In the kitchen, Willie messes around with his restaurant-size stove. “You bet I can cook,” he replies, in answer to my question.  “I love to make all kinds of gravies.  And I can eat bacon and eggs any time of the day or night.”  He grabs a soda from the fridge, sit down, takes off his tennis shoes and puts on a pair of cowboy boots.   “How would you like to go up and see my horses now?” he asks.

We walk out the back door that gives him his favorite view of two lakes that come together and travel yet another third of a mile up to his barn.  His two horses, Scout, a large palomino, and Dancer, a sorrell horse with a blazed forehead, timidly run for cover in the barn when we approach.  But as soon as Willie brings out some feed, Scout comes over.  Willie lumps in the hay and sits there feeding Scout, as if he were sitting next to his best friend.  “I rid every day when I’m home,” he tells me.  “I have a lot more horses on the property, but they’re all off somewhere now.”

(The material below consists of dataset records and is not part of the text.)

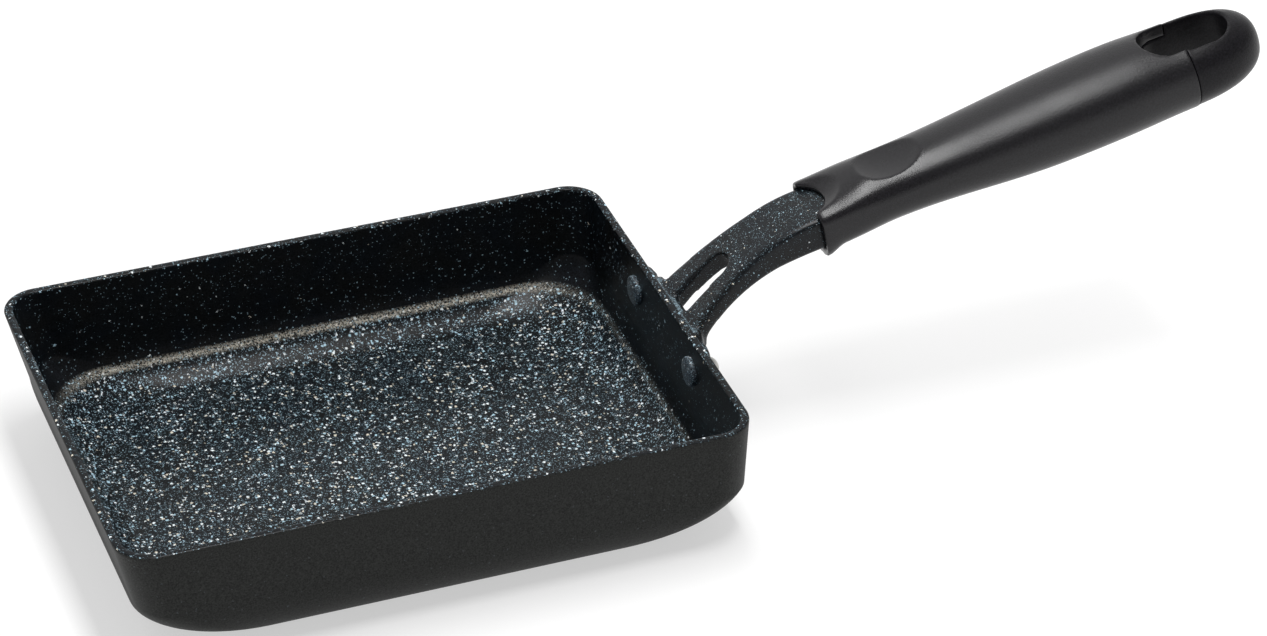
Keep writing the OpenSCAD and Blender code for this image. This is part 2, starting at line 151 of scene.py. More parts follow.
class GripSizes(PropertyGroup):
    """Sizes of the moulded grip and its end cap"""
    tilt: angle("Tilt", "Angle at which the grip rises", 12.8)
    length: length("Length", "Length of the grip with its end cap", 146)
    collar_back: length("Collar back", "From the end of the arch back to the collar", 1)
    neck_drop: length("Neck drop", "How far the neck lies below the grip's axis", 1.6)
    neck_depth: length("Neck depth", "Depth of the neck in the collar", 8)
    collar_w: length("Collar width", "Width of the collar", 24.8)
    collar_up: length("Collar height", "Height of the collar above the axis", 6.6)
    collar_down: length("Collar depth", "Depth of the collar below the axis", 8.8)
    lip_drop: length("Finger lip", "How far the finger lip stands out", 2.6)
    lip_len: length("Finger lip length", "Length of the finger lip", 6.5)
    waist_at: length("Waist place", "From the collar to the waist", 24)
    waist_w: length("Waist width", "Width of the waist", 25)
    waist_h: length("Waist height", "Height of the waist", 18.6)
    belly_at: length("Belly place", "From the collar to the widest place", 97)
    back_at: length("Back place", "From the collar to the highest place of the back", 103)
    palm_at: length("Palm place", "From the collar to the deepest place", 77)
    belly_w: length("Belly width", "Width at the thickest place", 31)
    belly_h: length("Belly height", "Height at the thickest place", 25.8)
    cap_len: length("Cap length", "Length of the end cap beyond its joint", 25)
    joint_w: length("Joint width", "Width at the joint with the end cap", 29.4)
    joint_h: length("Joint height", "Height at the joint with the end cap", 24.4)
    notch_w: length("Notch width", "Width of the notch over the neck", 17)
    notch_len: length("Notch depth", "Depth of the notch over the neck", 5.2)
    scoop_at: length("Scoop place", "From the collar to the middle of the scoop", -1)
    scoop_len: length("Scoop length", "Length of the scoop from its middle", 9.8)
    scoop_deep: length("Scoop depth", "Depth of the scoop", 2.2)
    thumb_at: length("Thumb rest place", "From the collar to the thumb rest", 25.8)
    thumb_len: length("Thumb rest length", "Length of the thumb rest", 21.4)
    thumb_deep: length("Thumb rest depth", "Depth of the thumb rest", 2.4)
    thumb_barrel: length("Thumb rest barrel", "Crosswise radius of the thumb rest", 60)
    slot_end_wall: length("Slot end wall", "Thickness of the cap behind the hang slot", 8.7)
    slot_len: length("Slot length", "Length of the hang slot", 27.8)
    slot_w: length("Slot width", "Width of the hang slot", 16)
    tongue_w: length("Tongue width", "Width of the cap's tongue", 20.6)
    tongue_h: length("Tongue height", "Height of the cap's tongue", 13.8)
    tongue_len: length("Tongue length", "Length of the cap's tongue", 24)
    tongue_edge: length("Tongue edges", "Rounding of the tongue's long edges", 2)
    screw_drop: length("Screw drop", "How far the screw lies below the axis", 0.8)
    washer_d: length("Washer bore", "Diameter of the bore for the washers", 9.6)
    seat_depth: length("Screw seat", "Depth of the washers' seat before the slot", 5.9)
    slack: length("Socket space", "Space round the neck and tongue in their sockets", 0.2)


class Finishes(PropertyGroup):
    """Colours of the finishes"""
    coat: colour("Non-stick coat", "Ground colour of the non-stick coat", "121416")
    ground_warm: colour("Warm clouds", "Tint of the coat's warmer clouds", "fff8f0")
    ground_cool: colour("Cool clouds", "Tint of the coat's cooler clouds", "dcecff")
    fleck_white: colour("White flecks", "Pale mineral flecks in the coat", "eef5f8")
    fleck_blue: colour("Blue flecks", "Pale blue flecks in the coat", "b4d4e4")
    fleck_sand: colour("Sand flecks", "Beige flecks in the coat", "dbd4c4")
    paint: colour("Outside paint", "Heat-proof paint on the outside", "1f201f")
    paint_fleck: colour("Paint flecks", "Faint flecks in the paint", "5a6064")
    phenolic: colour("Phenolic", "Moulded phenolic resin of the grip", "171619")
    aluminium: colour("Aluminium", "Bare aluminium of the rivets' domes", "b9b8b4")
    zinc: colour("Zinc plating", "Bright zinc on the screw and washers", "c4c7cc")


class StudioSettings(PropertyGroup):
    """Lights and floor"""
    key: FloatProperty(name="Key light", description="Power of the soft box", default=14.0, unit="POWER")
    back: share("Back", "Level of the studio behind the pan", 0.95)
    front: share("Front", "Level of the studio in front of the pan", 0.2)
    floor: colour("Floor", "Colour of the floor", "b8b8b8")


# Shapes

def rounded(x0, x1, y0, y1, r, steps):
    """Corner points of a rounded rectangle, anticlockwise."""
    corners = ((x1 - r, y1 - r, 0), (x0 + r, y1 - r, 90), (x0 + r, y0 + r, 180), (x1 - r, y0 + r, 270))
    return [
        (cx + r * cos(a), cy + r * sin(a))
        for cx, cy, start in corners
        for a in (radians(start + 90 * i / steps) for i in range(steps + 1))
    ]


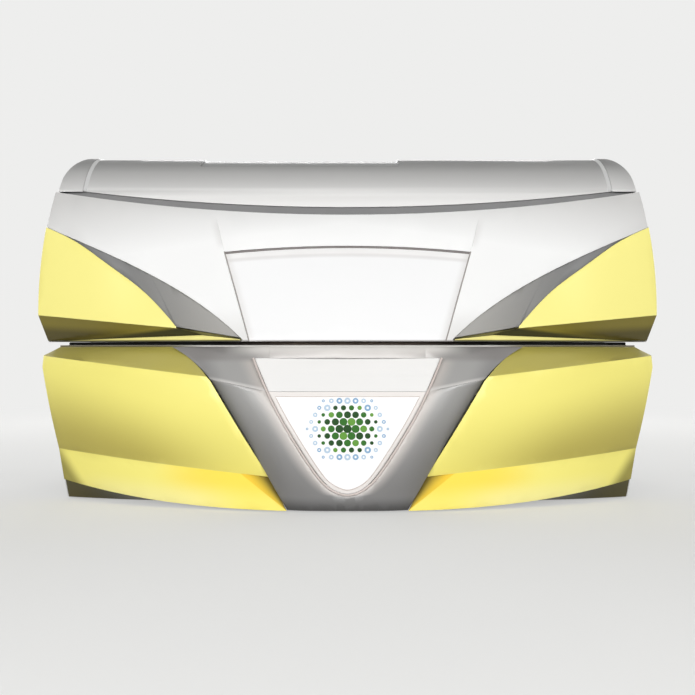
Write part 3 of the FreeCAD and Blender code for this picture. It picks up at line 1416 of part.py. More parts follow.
visor_shape = visor()
keep_shape("canopy_visor", visor_shape)
keep_shape("visor_insert", door())
keep_shape("visor_band", band())
fin_shape = fin()
keep_shape("canopy_fin_right", fin_shape)
keep_shape("canopy_fin_left", mirrored(fin_shape))
lip_shape = lip()
keep_shape("canopy_lips", Part.makeCompound([lip_shape, mirrored(lip_shape)]))
wedge_shape = wedge()
keep_shape("canopy_wedges", Part.makeCompound([wedge_shape, mirrored(wedge_shape)]))


def canopy_end_panel():
    """The right-hand end of the canopy: a shell under the roof cap, with the arched way into the tunnel."""
    shell = curtain(canopy_outline()).cut(curtain(canopy_outline(size.skin, lip_z - 5,
                                                                 size.canopy_shoulder_z + 5)))
    covers = (visor_shape, wedge_shape, fin_shape, lip_shape)
    peak, high, low = size.fin_peak_z, size.fin_peak_z - 24, lip_z + 1
    levels = [peak + rise for rise in (60, 22, 12, 4, 0, -3, -10)]
    levels += [high + (size.fin_crease_z - high) * i / 6 for i in range(7)]
    levels += [size.fin_crease_z + (low - size.fin_crease_z) * i / 4 for i in (1, 2, 3, 4)]
    front = [side(visor_top(shoulder_x).y + size.visor_wall + 1, size.canopy_shoulder_z)]
    front += [side(max(rear_at(cover, z) for cover in covers) + end_gap, z) for z in levels]
    front.append(side(front[-1].y, lip_z))
    radius, rear = size.roof_radius, size.tunnel_y + size.roof_radius
    turn = math.degrees(math.asin((size.canopy_shoulder_z - size.roof_axis_z) / radius))
    high, mid = on_arc(radius, turn, size.roof_axis_z), on_arc(radius, turn / 2, size.roof_axis_z)
    edges = run(front) + [Part.makeLine(front[-1], side(rear, lip_z)),
                          Part.makeLine(side(rear, lip_z), side(rear, size.roof_axis_z)),
                          arc(side(rear, size.roof_axis_z), mid, high), Part.makeLine(high, front[0])]
    shell = shell.common(strip(edges, 0.0, 1500.0))
    tube_out = strip(arch_door(end_arch + size.skin), bulkhead_x + size.plate_wall + seat, 1500.0)
    tube_in = strip(arch_door(end_arch), 0.0, 1500.0)
    tube = tube_out.common(curtain(canopy_outline()))
    return one_solid(shell.fuse(tube).cut(tube_in))


def arch_door(radius):
    """The arched opening in the canopy's ends, open below."""
    left, right = side(size.tunnel_y - radius, size.arch_z), side(size.tunnel_y + radius, size.arch_z)
    low = lip_z if radius > end_arch else lip_z - 20
    feet = [side(left.y, low), side(right.y, low)]
    return [arc(left, side(size.tunnel_y, size.arch_z + radius), right), Part.makeLine(right, feet[1]),
            Part.makeLine(feet[1], feet[0]), Part.makeLine(feet[0], left)]


def rear_cover():
    """The upright back of the canopy and the curved part above it, up to the roof cover."""
    turn = math.degrees(math.asin((size.canopy_shoulder_z - size.roof_axis_z) / size.roof_radius))
    rear = size.tunnel_y + size.roof_radius
    upright = strip(ring([side(rear - size.roof_wall, liner_top + seat), side(rear, liner_top + seat),
                          side(rear, size.roof_axis_z), side(rear - size.roof_wall, size.roof_axis_z)]))
    shape = upright.fuse(strip(arc_band(inner_roof, size.roof_radius, 0, turn, size.roof_axis_z)))
    shape = shape.common(curtain(canopy_outline(size.skin + size.seam, lip_z, size.canopy_shoulder_z)))
    for hand in (1, -1):
        width = size.arm_wall + 2
        low = size.rear_tube_z - 50
        shape = shape.cut(Part.makeBox(width, 40, 110, Vector(hand * size.post_x - width / 2, rear - 20,
                                                              low)))
    return one_solid(shape)


def roof_cover():
    """The long half-round cover, with its curved front edge and the opening of the roof grille."""
    rear_rise = size.canopy_shoulder_z + size.seam - size.roof_axis_z
    rear_turn = math.degrees(math.asin(rear_rise / size.roof_radius))
    half = roof_half - size.seam / 2
    shell = strip(arc_band(inner_roof, size.roof_radius, rear_turn, 168, size.roof_axis_z), -half, half)
    reach = roof_half + 30
    edge = rail(lambda x: flat(x, roof_edge_z(x)), -reach, reach, 9)
    below = curtain([edge] + run([flat(reach, roof_edge_z(reach)), flat(reach, 800), flat(-reach, 800),
                                  flat(-reach, roof_edge_z(reach))]), -900.0, size.tunnel_y)
    opening = Part.makeBox(2 * size.vent_half, 2 * size.vent_half_width, 100,
                           Vector(size.vent_middle_x - size.vent_half,
                                  size.tunnel_y - size.vent_half_width, vent_z - 40))
    low, high = 90 - size.field_turn, 90 + size.field_turn
    left, right = size.vent_middle_x - field_half, size.vent_middle_x + field_half
    field = strip(arc_band(inner_field, size.roof_radius, low - 1, high + 1, size.roof_axis_z),
                  left - size.roof_wall, right + size.roof_wall)
    above = strip(arc_band(size.roof_radius - size.field_drop, size.roof_radius + 30, low, high,
                           size.roof_axis_z), left, right)
    return one_solid(shell.cut(below).fuse(field).cut(above).cut(opening))


def roof_cap():
    """The right-hand end of the roof: it stands proud of the cover and rounds over to the end."""
    low = size.canopy_shoulder_z + size.seam

    def cap_point(inset, rise):
        return flat(shoulder_x - inset, size.canopy_shoulder_z + rise)

    def outline(inset, foot_z):
        start = roof_half + size.seam / 2
        high = size.roof_axis_z + size.roof_radius + size.cap_rise + 1
        foot, shoulder = flat(shoulder_x - size.cap_foot_inset - inset,
                              foot_z), cap_point(size.cap_shoulder_inset + inset, size.cap_shoulder_rise)
        bend = cap_point(size.cap_bend_inset + inset, size.cap_bend_rise - inset / 2)
        top = flat(shoulder_x - size.cap_top_inset - inset, high)
        return [Part.makeLine(flat(start - inset, foot_z), foot), Part.makeLine(foot, shoulder),
                arc(shoulder, bend, top),
                Part.makeLine(top, flat(start - inset, high)),
                Part.makeLine(flat(start - inset, high), flat(start - inset, foot_z))]

    def arch(radius, foot_z):
        turn = math.degrees(math.asin((foot_z - size.roof_axis_z) / radius))
        near, far = on_arc(radius, turn, size.roof_axis_z), on_arc(radius, 180 - turn, size.roof_axis_z)
        return strip([arc(near, on_arc(radius, 90, size.roof_axis_z), far), Part.makeLine(near, far)])

    radius = size.roof_radius + size.cap_rise
    outer = arch(radius, low).common(curtain(outline(0.0, low)))
    hollow = arch(radius - size.roof_wall, low - 20).common(curtain(outline(size.roof_wall, low - 20)))
    return one_solid(outer.cut(hollow))


def roof_grille():
    """The slotted plate in the roof's opening, with the flange that seats it under the cover."""
    half, wide = size.vent_half - seat, size.vent_half_width - seat
    plate = Part.makeBox(2 * half, 2 * wide, size.roof_wall + 1,
                         Vector(-half, -wide, vent_z - size.roof_wall - 2))
    lip_half, lip_wide = size.vent_half + 10, size.vent_half_width + 9
    seat_z = size.roof_axis_z + math.sqrt(inner_field ** 2 - lip_wide ** 2) - seat
    flange = Part.makeBox(2 * lip_half, 2 * lip_wide, 2, Vector(-lip_half, -lip_wide, seat_z - 2))
    shape = plate.fuse(flange)
    length = 2 * wide - 30
    count = int((2 * half - 40) / size.slot_pitch)
    for i in range(count):
        x = (i - (count - 1) / 2) * size.slot_pitch - size.slot_width / 2
        shape = shape.cut(Part.makeBox(size.slot_width, length, 60, Vector(x, -length / 2, vent_z - 40)))
    shape.translate(Vector(size.vent_middle_x, size.tunnel_y, 0))
    return one_solid(shape)


vent_z = size.roof_axis_z + size.roof_radius - size.vent_drop
inner_field = inner_roof - size.field_drop
field_half = size.vent_half + 12
for name, shape in (("canopy_end_panel", canopy_end_panel()), ("roof_cap", roof_cap())):
    keep_shape(name + "_right", shape)
    keep_shape(name + "_left", mirrored(shape))
keep_shape("canopy_rear_cover", rear_cover())
keep_shape("roof_cover", roof_cover())
keep_shape("roof_grille", roof_grille())

# ---------------------------------------------------------------- control panel and its buttons

panel = new_body("panel_master")
face = sketch_on(panel, "panel_face", "XZ_Plane")
half_panel = "$panel_length / 2"
polygon(face, [(f"-{half_panel}", "0"), (half_panel, "0"), (half_panel, "$panel_height"),
               (f"-{half_panel}", "$panel_height")])
pad(panel, face, "$panel_wall", reverse=True)
doc.recompute()
wells = sketch_on(panel, "button_wells", "XZ_Plane")
button_names = ("start_button", "face_button", "fan_button")
for i in range(len(button_names)):
    circle(wells, f"{i - 1} * $button_pitch", "$panel_height / 2", "$button_radius + $button_play")
pocket_through(panel, wells)
back_plate = sketch_on(panel, "panel_back", "XZ_Plane")
polygon(back_plate, [(f"-{half_panel}", "0"), (half_panel, "0"), (half_panel, "$panel_height"),
                     (f"-{half_panel}", "$panel_height")])
pad(panel, back_plate, "$panel_wall - $button_depth + $button_proud - $button_travel - $button_play",
    reverse=True)
button = turned("button_master", [
    ("0", "0"), ("$button_radius", "0"), ("$button_radius", "$button_depth - 1"),
    ("$button_radius - 1", "$button_depth"),
    ("0", "$button_depth")])
doc.recompute()
panel_back = size.tunnel_y - wall_y + size.skin + seat
panel_corner = Vector(size.panel_x, panel_back, size.panel_low_z)
keep_shape("control_panel", copies(panel, [panel_corner]).Solids[0])
button_base = panel_back + size.panel_wall + size.button_proud - size.button_depth
for i, label in enumerate(button_names):
    spot = Vector(size.panel_x + (i - 1) * size.button_pitch, button_base,
                  size.panel_low_z + size.panel_height / 2)
    keep_shape(label, copies(button, [spot], face_back).Solids[0])

# ---------------------------------------------------------------- gas struts

strut_low, strut_high = side(size.strut_low_y, size.strut_low_z), side(size.strut_high_y, size.strut_high_z)
strut_span = (strut_high - strut_low).Length
strut_turn = math.degrees(math.atan2(strut_low.y - strut_high.y, strut_high.z - strut_low.z))
cap_wall = 7.0


def strut_cylinder():
    """The pressure tube with its lower eye, upright, with the eye's centre at the origin."""
    eye, length = size.eye_radius, size.strut_body_length
    shape = Part.makeCylinder(size.strut_radius, length - eye - 6, Vector(0, 0, eye + 6))
    shape = shape.fuse(Part.makeCylinder(size.stud_radius, eye + 6, Vector(0, 0, 4)))
    shape = shape.fuse(tube_along_x(eye, -size.eye_wall / 2, size.eye_wall / 2, 0, 0))
    shape = shape.cut(Part.makeCylinder(size.strut_bore, length - eye - 12 - cap_wall,
                                        Vector(0, 0, eye + 12)))
    shape = shape.cut(Part.makeCylinder(size.rod_radius + size.rod_play, 4 * cap_wall,
                                        Vector(0, 0, length - 2 * cap_wall)))
    return one_solid(shape.cut(tube_along_x(size.eye_pin_radius + size.pin_play, -50, 50, 0, 0)))


def strut_rod():
    """The rod with its piston and the upper ball cup, upright, with the cup's centre at the origin."""
    cup = tube_along_x(size.eye_radius - 2, -size.eye_wall / 2, size.eye_wall / 2, 0, 0)
    rod = Part.makeCylinder(size.rod_radius, size.piston_reach, Vector(0, 0, -size.piston_reach))
    piston = Part.makeCylinder(size.strut_bore - size.rod_play, size.piston_length,
                               Vector(0, 0, -size.piston_reach))
    return one_solid(cup.fuse(rod).fuse(piston))


for hand, label in ((1, "right"), (-1, "left")):
    for name, shape, base in (("strut_cylinder", strut_cylinder(), strut_low),
                              ("strut_rod", strut_rod(), strut_high)):
        shape.rotate(Vector(0, 0, 0), Vector(1, 0, 0), strut_turn)
        shape.translate(base + Vector(hand * size.strut_x, 0, 0))
        keep_shape(f"{name}_{label}", shape)

# ---------------------------------------------------------------- test and write

doc.recompute()
for item in doc.Objects:
    if {"Invalid", "Error"} & set(item.State):
        raise RuntimeError(f"{item.Label} did not recompute: {item.State}")
for label, item in nodes.items():
    if item.Shape.isNull() or not item.Shape.isValid() or not item.Shape.Solids:
        raise RuntimeError(f"{label} has no valid solid")
os.makedirs("parts", exist_ok=True)
for label, item in nodes.items():
    item.Shape.exportStep(f"parts/{label}.step")
print(f"{len(nodes)} nodes written")
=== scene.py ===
import json
import math

import bpy
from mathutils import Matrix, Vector
from mathutils.bvhtree import BVHTree

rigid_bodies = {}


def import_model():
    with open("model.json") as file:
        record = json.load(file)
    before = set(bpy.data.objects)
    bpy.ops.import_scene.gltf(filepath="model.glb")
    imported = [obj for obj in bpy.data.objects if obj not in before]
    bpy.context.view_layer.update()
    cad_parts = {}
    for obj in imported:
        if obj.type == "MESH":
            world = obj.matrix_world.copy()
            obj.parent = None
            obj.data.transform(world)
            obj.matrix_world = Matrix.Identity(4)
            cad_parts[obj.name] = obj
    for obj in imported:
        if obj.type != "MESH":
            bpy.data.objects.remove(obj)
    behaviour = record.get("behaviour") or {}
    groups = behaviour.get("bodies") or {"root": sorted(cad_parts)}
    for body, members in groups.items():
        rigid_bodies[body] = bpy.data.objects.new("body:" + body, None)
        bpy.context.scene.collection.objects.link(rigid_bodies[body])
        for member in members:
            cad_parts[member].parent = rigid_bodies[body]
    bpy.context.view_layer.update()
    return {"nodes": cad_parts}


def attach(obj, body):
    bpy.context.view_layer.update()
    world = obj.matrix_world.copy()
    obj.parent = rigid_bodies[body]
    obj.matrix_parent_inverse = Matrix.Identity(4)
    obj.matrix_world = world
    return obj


for leftover in list(bpy.data.objects):
    bpy.data.objects.remove(leftover)

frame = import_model()
nodes = frame["nodes"]
scene = bpy.context.scene
print("frame loaded:", len(nodes), "nodes")


# nodes of materials and of the world

def tone(red, green, blue):
    # screen colour, 0 to 255, to the linear colour that a shader takes
    def linear(value):
        share = value / 255
        return share / 12.92 if share <= 0.04045 else ((share + 0.055) / 1.055) ** 2.4
    return (linear(red), linear(green), linear(blue), 1.0)


class Link:
    # a node's output, so that shader maths reads as plain expressions
    def __init__(self, tree, socket):
        self.tree, self.socket = tree, socket

    def __add__(self, other):
        return self.tree.maths("ADD", self, other)

    def __sub__(self, other):
        return self.tree.maths("SUBTRACT", self, other)

    def __rsub__(self, other):
        return self.tree.maths("SUBTRACT", other, self)

    def __mul__(self, other):
        return self.tree.maths("MULTIPLY", self, other)

    def __truediv__(self, other):
        return self.tree.maths("DIVIDE", self, other)

    def __pow__(self, other):
        return self.tree.maths("POWER", self, other)

    def __abs__(self):
        return self.tree.maths("ABSOLUTE", self)

    __radd__ = __add__
    __rmul__ = __mul__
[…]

The sun begins to set, the landscape shaded by tall plains grass, mesquite and scrub oak trees.  I feel as peaceful and calm as Willie, a man who like to take life one day at a time when he’s home.  His friend and colleague, Chips Moman, has joined us for the evening.  “I’d do anything for that man and so would a lot of other people,” Chips says.  “There seems to be nothing he can’t do to please everyone.  And he thrives on the excitement of the road.  He’s performed with the best:  Frank Sinatra, Dolly Parton, Neil Young, Linda Ronstadt.  He’s now with CBS Records.  We’re a long way form 1964 when he first signed with Grand Ole Opry in Nashville.  But he became fed up with the politics of becoming a star there.  He moved to Texas and He’s een there ever since.”

We climb into his black truck, and he invites us back to visit some more with his family.  After strong coffee and with nighttime creeping up, I take my leave reluctantly.  He thanks me generously for coming down to visit, and I drive off down the wonderful, winding dirt road that’s as serene as the Texas sunset, as serene as Willie Nelson himself.